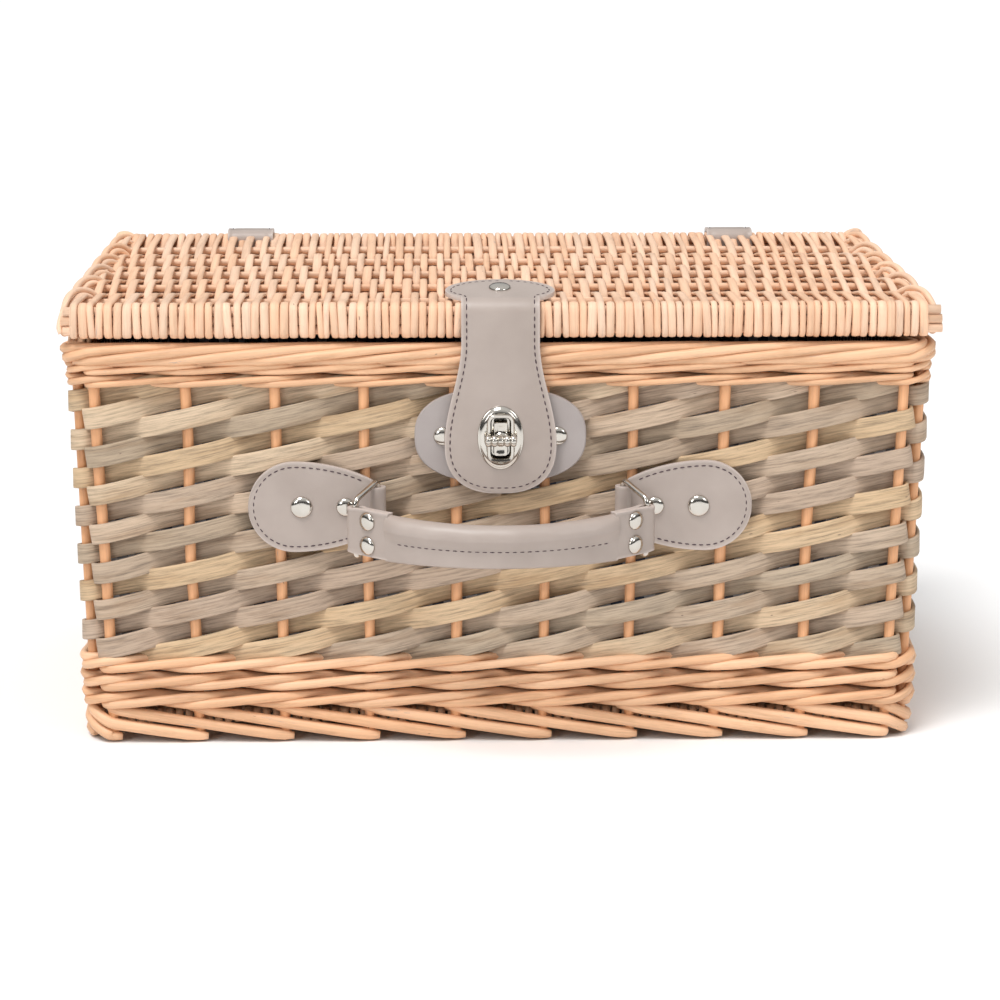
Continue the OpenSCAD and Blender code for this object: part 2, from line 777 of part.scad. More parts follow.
// Side view of a hinge strap: up the rear wall, over the lid's rear edge, down through the lid
function hinge_strap_inner() = [
    [wall_out(hinge_low) + wall_gap, hinge_low], [wall_out(hinge_kink_z) + wall_gap, hinge_kink_z],
    [hinge_y, border_z - 1], [hinge_y, lid_top - lid_chamfer], [hinge_y - lid_chamfer, strap_z],
    [hinge_tail_y + hinge_strap_t, strap_z], [hinge_tail_y + hinge_strap_t, hinge_tail_z]];
function hinge_strap_outer() = [
    [hinge_tail_y, hinge_tail_z], [hinge_tail_y, strap_z + hinge_strap_t],
    [hinge_y - lid_chamfer + 1, strap_z + hinge_strap_t], [hinge_y + hinge_strap_t, lid_top - lid_chamfer + 1],
    [hinge_y + hinge_strap_t, border_z - 2],
    [wall_out(hinge_kink_z) + wall_gap + hinge_strap_t, hinge_kink_z],
    [wall_out(hinge_low) + wall_gap + hinge_strap_t, hinge_low]];

module hinge_strap(side) {
    color(leather) difference() {
        translate([side * hinge_strap_x, 0, 0]) rotate([90, 0, 90]) linear_extrude(hinge_strap_w, center = true)
            polygon(concat(hinge_strap_inner(), hinge_strap_outer()));
        on_rear_wall(-side * hinge_strap_x, hinge_rivet_z) shank_hole(through / 4);
    }
}

module left_hinge_strap() {
    hinge_strap(-1);
}

module right_hinge_strap() {
    hinge_strap(1);
}

module hinge_strap_rivets() {
    color(nickel) for (side = [-1, 1]) on_rear_wall(side * hinge_strap_x, hinge_rivet_z)
        translate([0, 0, hinge_strap_t]) rivet(small_cap_d, hinge_strap_t + clamp_t + burr_t);
}

base_sticks();
base_weave();
foot_border();
lower_waling();
stakes();
split_willow_weave();
upper_waling();
rim_border();
body_lining();
lid_front_sticks();
lid_rear_sticks();
lid_cross_sticks();
lid_end_sticks();
lid_weave();
lid_end_bindings();
lid_lining();
closure_strap_head();
strap_head_rivet();
closure_strap();
eye_plate();
eye_back_plate();
lock_pad();
lock_pad_rivets();
lock_base();
turn_key();
key_pin();
left_handle_pad();
right_handle_pad();
handle_pad_rivets();
rivet_burrs();
left_ring();
right_ring();
handle_strap();
handle_grip();
handle_tab_rivets();
left_hinge_strap();
right_hinge_strap();
hinge_strap_rivets();
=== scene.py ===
"""A closed picnic hamper of split and whole willow, with a leather handle and a turn lock. Front towards -Y."""

import math

import bmesh
import bpy
import numpy as np
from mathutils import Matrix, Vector


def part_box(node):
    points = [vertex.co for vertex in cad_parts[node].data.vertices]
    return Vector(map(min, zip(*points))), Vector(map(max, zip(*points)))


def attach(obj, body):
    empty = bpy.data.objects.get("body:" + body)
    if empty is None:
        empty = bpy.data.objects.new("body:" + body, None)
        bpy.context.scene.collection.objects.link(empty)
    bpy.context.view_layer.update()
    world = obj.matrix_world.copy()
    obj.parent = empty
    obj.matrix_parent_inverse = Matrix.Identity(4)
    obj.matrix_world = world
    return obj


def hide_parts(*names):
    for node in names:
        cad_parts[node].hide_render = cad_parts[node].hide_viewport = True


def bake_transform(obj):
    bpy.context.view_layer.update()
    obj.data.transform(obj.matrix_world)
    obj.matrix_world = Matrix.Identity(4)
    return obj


bl_info = {
    "name": "Willow picnic hamper",
    "version": (1, 0, 0),
    "blender": (4, 5, 0),
    "location": "View3D > Sidebar > Hamper",
    "description": "Weaves the hamper's willow and cuts its leather and metal round the fixed frame",
    "category": "Object",
}

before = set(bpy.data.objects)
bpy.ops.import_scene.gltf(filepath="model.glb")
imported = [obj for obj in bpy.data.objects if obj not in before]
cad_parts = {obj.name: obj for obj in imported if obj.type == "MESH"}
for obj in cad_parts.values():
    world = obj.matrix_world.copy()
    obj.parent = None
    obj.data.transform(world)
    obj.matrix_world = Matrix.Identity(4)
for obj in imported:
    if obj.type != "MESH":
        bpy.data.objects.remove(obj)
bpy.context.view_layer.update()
MM = 0.001
LOOP_R = 3.85  # outer radius of the leather rolled round a ring, mm
RING_OUT = 5.55  # distance of a ring's bar from the back of its pad, mm
SMALL_RIVET, LARGE_RIVET = 9, 10.5  # diameters of the rivet caps, mm
HEAD_SLOPE = 0.17  # rise of the closure strap's head towards its back edge
CROSS_STICKS = 5  # pairs of sticks across the lid's strands
CROSS_IN = 2.5  # middle of the outermost pair from the end of their box, mm
STITCH_SINK = 0.12  # depth of a stitch in its groove, mm
chance = np.random.default_rng(11)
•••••
Set down exactly the lines from the line that contains "lid_rear_sticks();" to the line that contains "if empty is", both lines included, and nothing more.

» **Solved exercise**
lid_rear_sticks();
lid_cross_sticks();
lid_end_sticks();
lid_weave();
lid_end_bindings();
lid_lining();
closure_strap_head();
strap_head_rivet();
closure_strap();
eye_plate();
eye_back_plate();
lock_pad();
lock_pad_rivets();
lock_base();
turn_key();
key_pin();
left_handle_pad();
right_handle_pad();
handle_pad_rivets();
rivet_burrs();
left_ring();
right_ring();
handle_strap();
handle_grip();
handle_tab_rivets();
left_hinge_strap();
right_hinge_strap();
hinge_strap_rivets();
=== scene.py ===
"""A closed picnic hamper of split and whole willow, with a leather handle and a turn lock. Front towards -Y."""

import math

import bmesh
import bpy
import numpy as np
from mathutils import Matrix, Vector


def part_box(node):
    points = [vertex.co for vertex in cad_parts[node].data.vertices]
    return Vector(map(min, zip(*points))), Vector(map(max, zip(*points)))


def attach(obj, body):
    empty = bpy.data.objects.get("body:" + body)
    if empty is None:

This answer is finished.